As an ordained Pastor of 27 years and a member of the body of Christ since my Baptism on November 8, 1953---as a man who has given most of his life caring for and serving the church,  it is difficult to admit, but it is true in my experience:  The primary reason people offer for not following Jesus…for not embracing the Christian faith…is us, the church.  Church people who scowl at guests with noisy children.  Church people who are offended when someone else dares sit in “their” seat.  Crowds of Christians overheard saying unkind, hurtful words about others.  Sometimes those “outside” the Church are unable to see Christ because of what they observe within the Church.  It was Mahatma Ghandi who said:  “I like your Christ.  It’s the Christians I don’t understand, because they are so unlike their Jesus.” 

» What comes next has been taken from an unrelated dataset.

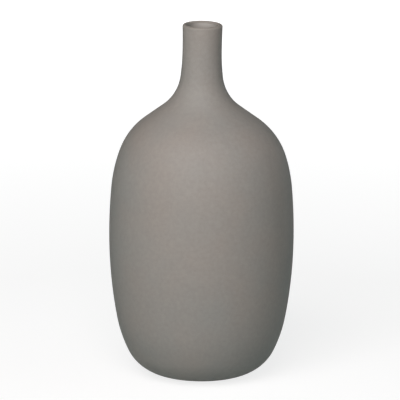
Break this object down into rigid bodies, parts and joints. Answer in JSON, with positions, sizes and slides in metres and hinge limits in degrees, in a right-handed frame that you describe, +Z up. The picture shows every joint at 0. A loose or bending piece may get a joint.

What of Jesus do others see through you, through us?  What do people know of Jesus’ life by the way we live?  What do others see of the Savior through those of us He has died to save?  May we not forget that while the world worries about the removing of the roof, Jesus came to raise the dead!  May we not forget that the world “gets even” in life, but Jesus offers eternal life!  And, may we, as people of the Way not get in the way, but, rather, show the way that others might know the Way by the way we live and give, learn, and love!                              Amen.